I have an idea for your series on basic sewing and fitting. How about addressing ease and size in terms of too little wearing and style ease. I see a lot of beginning sewers head down the rat hole of over fitting and worrying about every wrinkle, crease and pleat and try to fit and fit and fit their clothes until they are so tight and form fitting that they can barely move but still complain about the creases and wrinkles. Sometimes those creases and wrinkles are about not having enough room in your clothes instead of too much! I think this is a difficult thing for beginner sewers to understand.

a little sewing said...

I have tried both Bootstrap and lekala. They both use Leko patternmaking software. I was impressed with the results. You do have to print it out and tape the pages together. For me, it saved me the effort of doing a full bust adjustment, lengthening sleeves and it got the shoulders darn close. Since I do still need to alter the shoulders, it ends up being a bit more work than I usually want to take on.

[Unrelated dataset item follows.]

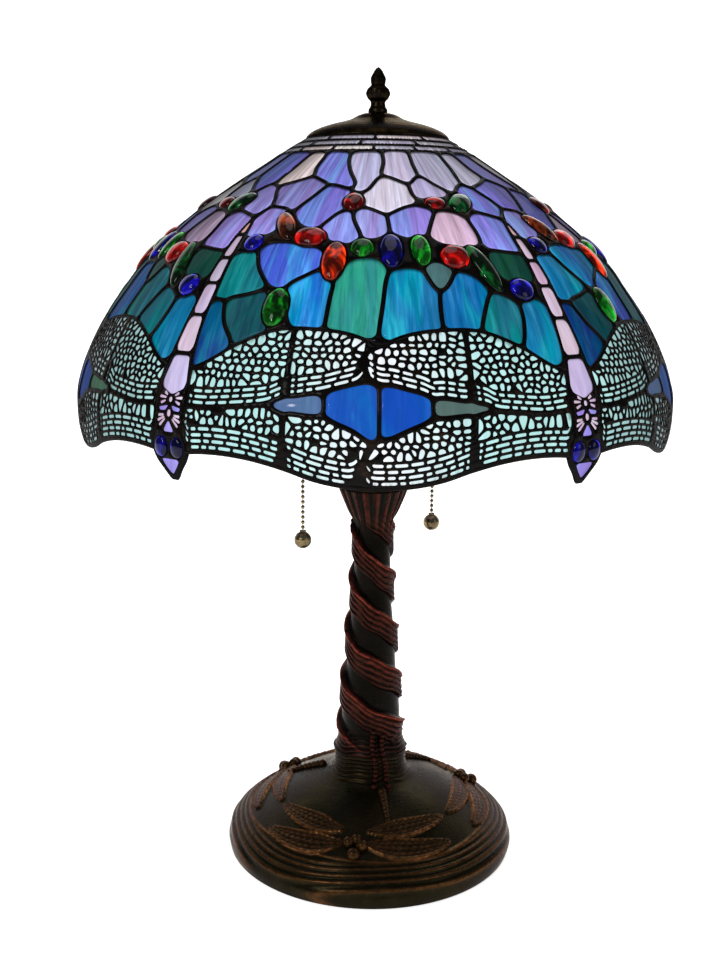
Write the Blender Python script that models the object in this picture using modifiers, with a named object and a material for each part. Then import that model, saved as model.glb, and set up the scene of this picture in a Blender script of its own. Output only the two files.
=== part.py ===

Something else I just remembered is how I used to make my own patterns, way back before the internet and all this marvelous information online Because of my previously mentioned issues with altering patterns to fit me, I hardly ever bought them. I wore mostly RTW, altering it to fit me. Over time I went from very simple alterations, such as letting out the hem on pants or taking in the side seams on a skirt. But eventually, I got pretty bold with worn out clothing and started experimenting more with adding extra fabric where I needed it and I started to see where I needed more fabric or less fabric. Once I improved the fit, I went ahead and made a pattern from that. You can "rub off" a pattern from a garment, but I really prefer to pick it apart with a seam ripper. That way, I get to see exactly how it was constructed. I know, it all sounds a bit odd - I've never met anyone who says, "Oh I do that, too!"
ha!

I am sure I would be a pattern junkie if I could sew them up more easily, but I have evolved into someone who uses the same tried and true patterns over and over with different collars, different sleeves, etc. I rely on the fabric to keep it from looking like I only wear the same thing over and over. Also, I love to listen to audiobooks while I sew, which I couldn't do if I needed to keep checking the instructions.